____ GIVEN MATERIAL
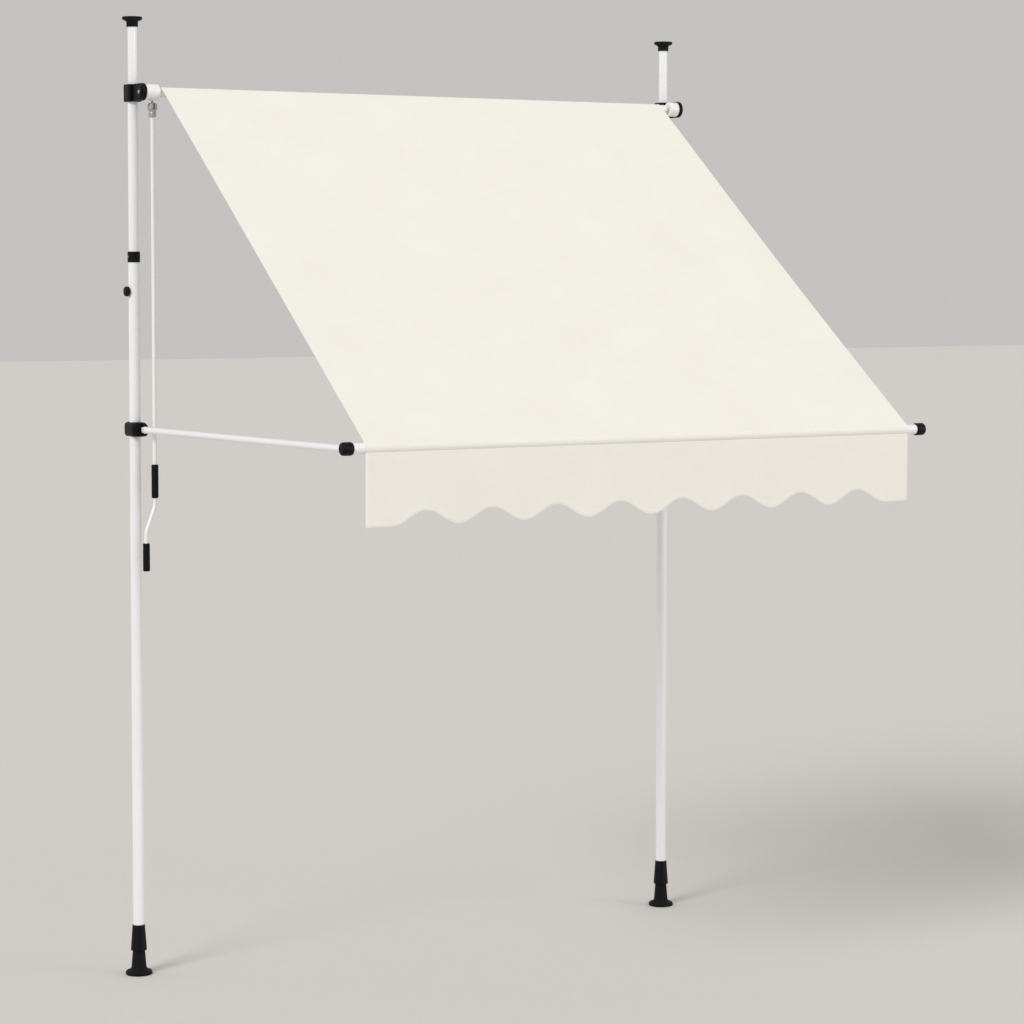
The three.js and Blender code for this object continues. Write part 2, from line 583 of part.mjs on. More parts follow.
/** Valance outline in X and height below the bar axis, with a scalloped lower edge. */
function valanceOutline() {
  const half = CLOTH_WIDTH / 2;
  const swing = (VALANCE_LOBE - VALANCE_NOTCH) / 2;
  const middle = (VALANCE_LOBE + VALANCE_NOTCH) / 2;
  const lastNotch = (NOTCHES - 1) / 2 * SCALLOP;
  const shape = new THREE.Shape();
  shape.moveTo(-half, -VALANCE_TOP);
  shape.lineTo(-half, -VALANCE_LOBE);
  const stepsEach = 10;
  for (let i = 0; i <= NOTCHES * stepsEach; i += 1) {
    const x = -lastNotch - SCALLOP / 2 + i * SCALLOP / stepsEach;
    shape.lineTo(x, -middle + swing * Math.cos((x - lastNotch) * Math.PI * 2 / SCALLOP));
  }
  shape.lineTo(half, -VALANCE_LOBE);
  shape.lineTo(half, -VALANCE_TOP);
  return shape;
}
const valance = new THREE.ExtrudeGeometry(valanceOutline(), { depth: CLOTH_THICK, bevelEnabled: false });
valance.rotateX(Math.PI / 2).translate(0, BAR_Y - VALANCE_SETBACK, BAR_Z);
addPiece('valance', valance, CANVAS);

export default awning;
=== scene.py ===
"""Clamp awning: the visible pieces, their finishes, the studio and the camera.

X runs across the awning, -Y to the front, Z up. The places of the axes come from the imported
frame, in metres; the dimensions held by the classes below, and the profiles and outlines of the
pieces, are millimetres.
"""
from __future__ import annotations

import json
import logging
import math
from dataclasses import dataclass, field
from enum import Enum
from typing import Callable, Sequence

import bmesh
import bpy
from mathutils import Matrix, Vector


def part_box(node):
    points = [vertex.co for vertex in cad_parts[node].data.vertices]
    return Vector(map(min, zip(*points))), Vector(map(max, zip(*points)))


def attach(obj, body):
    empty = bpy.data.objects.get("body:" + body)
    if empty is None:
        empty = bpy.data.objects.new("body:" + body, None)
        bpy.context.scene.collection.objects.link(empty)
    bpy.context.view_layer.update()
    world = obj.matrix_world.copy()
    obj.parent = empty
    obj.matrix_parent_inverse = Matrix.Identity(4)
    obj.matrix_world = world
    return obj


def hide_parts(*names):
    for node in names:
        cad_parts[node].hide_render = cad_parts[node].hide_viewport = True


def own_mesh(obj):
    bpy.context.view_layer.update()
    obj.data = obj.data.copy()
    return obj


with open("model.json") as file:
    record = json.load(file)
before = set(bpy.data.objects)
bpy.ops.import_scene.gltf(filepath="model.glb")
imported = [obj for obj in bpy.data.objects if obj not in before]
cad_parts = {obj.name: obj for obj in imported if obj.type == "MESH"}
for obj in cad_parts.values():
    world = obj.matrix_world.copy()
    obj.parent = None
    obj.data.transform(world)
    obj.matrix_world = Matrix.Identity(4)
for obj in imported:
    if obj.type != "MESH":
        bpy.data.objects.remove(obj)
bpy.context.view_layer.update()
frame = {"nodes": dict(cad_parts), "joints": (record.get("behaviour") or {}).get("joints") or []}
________
-- SET TASK --
Extract exactly the run of lines beginning at the line with "valance.rotateX(Math.PI / 2).translate(0, BAR_Y" and ending at the line with "from __future__ import annotations", including both ends and nothing beyond them.

-- CORRECT RESULT --
valance.rotateX(Math.PI / 2).translate(0, BAR_Y - VALANCE_SETBACK, BAR_Z);
addPiece('valance', valance, CANVAS);

export default awning;
=== scene.py ===
"""Clamp awning: the visible pieces, their finishes, the studio and the camera.

X runs across the awning, -Y to the front, Z up. The places of the axes come from the imported
frame, in metres; the dimensions held by the classes below, and the profiles and outlines of the
pieces, are millimetres.
"""
from __future__ import annotations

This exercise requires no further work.